SET TASK: Write out again, unaltered, the lines from the start through the line containing "pressed walls of".

-- Start DATA SUPPLIED --

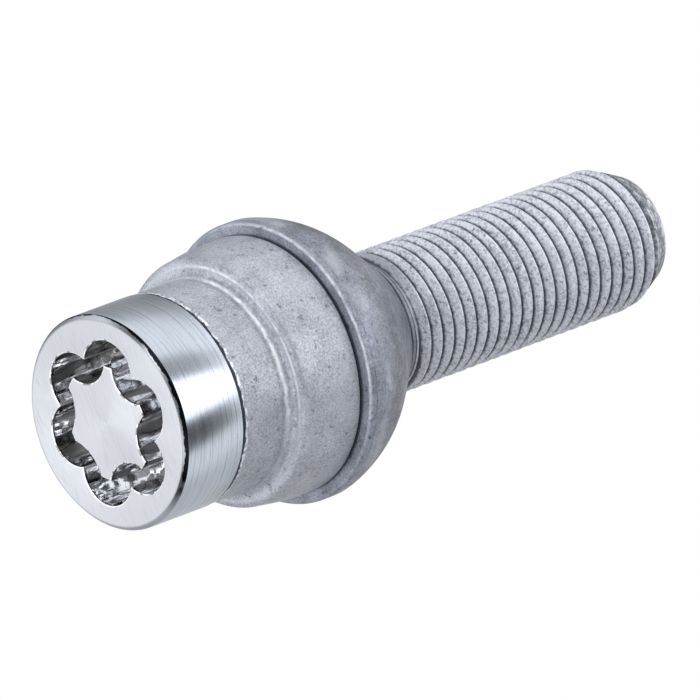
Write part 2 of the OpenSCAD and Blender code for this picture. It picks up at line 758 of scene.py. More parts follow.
@dataclass(frozen=True)
class GrooveSteel:
    """The pressed walls of the key groove, shiny and uneven."""

    name: str = "key_groove_steel"
    colour: Colour = (0.90, 0.915, 0.94)
    stain_and_shade_colour: Colour = (0.19, 0.184, 0.184)
    crease_colour: Colour = (0.018, 0.019, 0.024)
    roughness: float = 0.07
    wave_depth: float = 0.1

    def build(self) -> Material:
        """Makes the material.

        Returns:
            The material.
        """
        on = Surface(self.name)
        stretched = on.vector("MULTIPLY", on.place, (1.0, 1.0, 0.25))
        cusp = self._cusps(on)
        clear = on.minus(1.0, cusp)
        stain_and_shade = on.times(self._stains_and_shade(on, stretched), clear)
        colour = on.mix(stain_and_shade, self.colour, self.stain_and_shade_colour)
        creases = on.noise(stretched, 1000.0, 0.0, 0.5)
        crease = on.times(on.band(creases, 0.46, 0.022), 0.8, clear)
        colour = on.mix(crease, colour, self.crease_colour)
        rough = on.plus(self.roughness, on.times(stain_and_shade, 0.25), on.times(cusp, 0.5))
        return on.finish(
            {"Base Color": colour, "Metallic": 1.0, "Roughness": rough},
            on.noise(stretched, 1100.0, 0.0, 0.5),
            self.wave_depth,
        )

    @staticmethod
    def _stains_and_shade(on: Surface, stretched: Socket) -> Socket:
        """Stains that run down the walls, commoner deeper down as painted shade, save on the
        outermost ridges, and a painted shadow line under the lip.

        Args:
            on: The material's surface.
            stretched: The place, drawn out along the depth.

        Returns:
            Their mask.
        """
        # Painted shade: the stains grow commoner deeper in the groove.
        deep_shade = on.rise_mm(on.height, 0.3, 2.6)
        patch = on.plus(on.noise(stretched, 700.0, 2.0, 0.5), on.times(deep_shade, 0.08))
        ridge = on.times(on.rise_mm(on.radius, 7.3, 7.1), on.rise_mm(on.radius, 5.2, 5.4))
        stain_and_shade = on.times(on.rise(patch, 0.55, 0.58), 0.85, on.minus(1.0, ridge))
        # A painted shadow line just under the face's edge.
        lip = on.times(on.band_mm(on.height, 0.26, 0.12), on.rise(patch, 0.4, 0.5))
        return on.most(stain_and_shade, lip)

    @staticmethod
    def _cusps(on: Surface) -> Socket:
        """The six ridges between the outer wall's lobes, which stay clean.

        Args:
            on: The material's surface.

        Returns:
            Their mask.
        """
        axes = on.split(on.place)
        angle = on.math("ARCTAN2", axes["Y"], axes["X"])
        sixth = on.math("ABSOLUTE", on.math("SINE", on.times(angle, 3.0)))
        return on.times(
            on.rise(sixth, 0.09, 0.04),
            on.rise_mm(on.radius, 5.9, 6.0),
            on.rise_mm(on.radius, 6.6, 6.4),
        )


@dataclass(frozen=True)
class FlakeCoat:
    """Grey zinc flake coat: matt, sandy, with painted highlight lines and painted shade lines at
    its edges.
    """

    name: str
    colour: Colour
    dark_colour: Colour
    highlight_lines: tuple[Line, ...]
    shaded_lines: tuple[Line, ...] = ()
    wear_and_highlight_colour: Colour = (0.93, 0.955, 1.0)
    dirt_and_shade_colour: Colour = (0.021, 0.029, 0.052)
    roughness: float = 0.32
    metallic: float = 0.5
    grain_scale: float = 5200.0
    mottle_scale: float = 320.0
    pit_scale: float = 1500.0
    grain_depth: float = 0.02

    def build(self, effects: Effects) -> Material:
        """Makes the material.

        Args:
            effects: The shared node groups.

        Returns:
            The material.
        """
        on = Surface(self.name)
        scales = {"Grain": self.grain_scale, "Mottle": self.mottle_scale, "Pit": self.pit_scale}
        grain = on.use(effects.grain, {"Place": on.place, **scales})
        fine, soft, pit = (grain[label] for label in scales)
        shade = on.plus(on.times(fine, 0.58), on.times(soft, 0.26), on.times(pit, 0.5))
        colour = self._ground(on, shade)
        # Painted shade lines, then painted highlight lines over them.
        colour = self._lines(on, effects, self.shaded_lines, (colour, self.dark_colour))
        colour = self._lines(on, effects, self.highlight_lines, (colour, self.wear_and_highlight_colour))
        return on.finish(
            {
                "Base Color": self._cover(on, colour),
                "Metallic": self.metallic,
                "Roughness": on.plus(self.roughness, on.times(fine, 0.1)),
            },
            on.minus(on.plus(fine, on.times(soft, 1.5)), pit),
            self.grain_depth,
        )

    def _ground(self, on: Surface, shade: Socket) -> Socket:
        """The coat's colour under the lines, darkened by its grain's shade."""
        return on.mix(shade, self.colour, self.dark_colour)

    def _cover(self, on: Surface, colour: Socket) -> Socket:
        """The coat's colour with what lies over the lines: nothing, on a plain coat."""
        return colour

    @staticmethod
    def _lines(
        on: Surface, effects: Effects, lines: tuple[Line, ...], colours: tuple[Any, Any]
    ) -> Socket:
        """Draws lines round the axis.

        Args:
            on: The material's surface.
            effects: The shared node groups.
            lines: The lines.
            colours: The coat's colour and the lines' colour.

        Returns:
            The colour with the lines.
        """
        masks = [
            on.use(
                effects.painted_light_line,
                {
                    "Place": on.place,
                    "Radius": on.radius,
                    "Height": on.height,
                    "Line radius": line.radius * MM,
                    "Line height": line.height * MM,
                    "Half width": line.half * MM,
                    "Strength": line.strength,
                },
            )["Mask"]
            for line in lines
        ]
        return on.mix(on.most(*masks), *colours) if masks else colours[0]


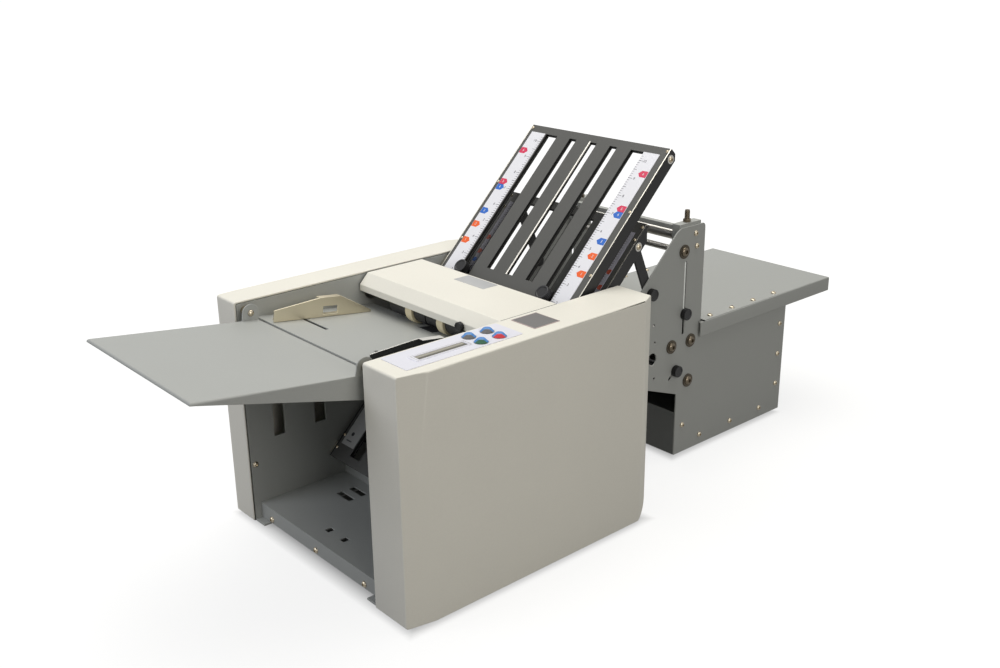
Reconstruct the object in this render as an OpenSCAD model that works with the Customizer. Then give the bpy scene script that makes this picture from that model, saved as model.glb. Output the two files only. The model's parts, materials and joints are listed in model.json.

-- End DATA SUPPLIED --

FINAL RESULT:
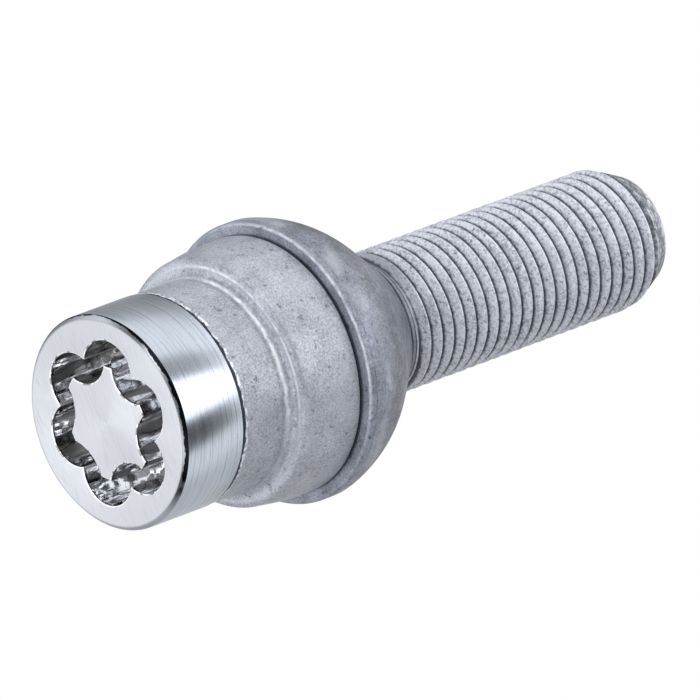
Write part 2 of the OpenSCAD and Blender code for this picture. It picks up at line 758 of scene.py. More parts follow.
@dataclass(frozen=True)
class GrooveSteel:
    """The pressed walls of the key groove, shiny and uneven."""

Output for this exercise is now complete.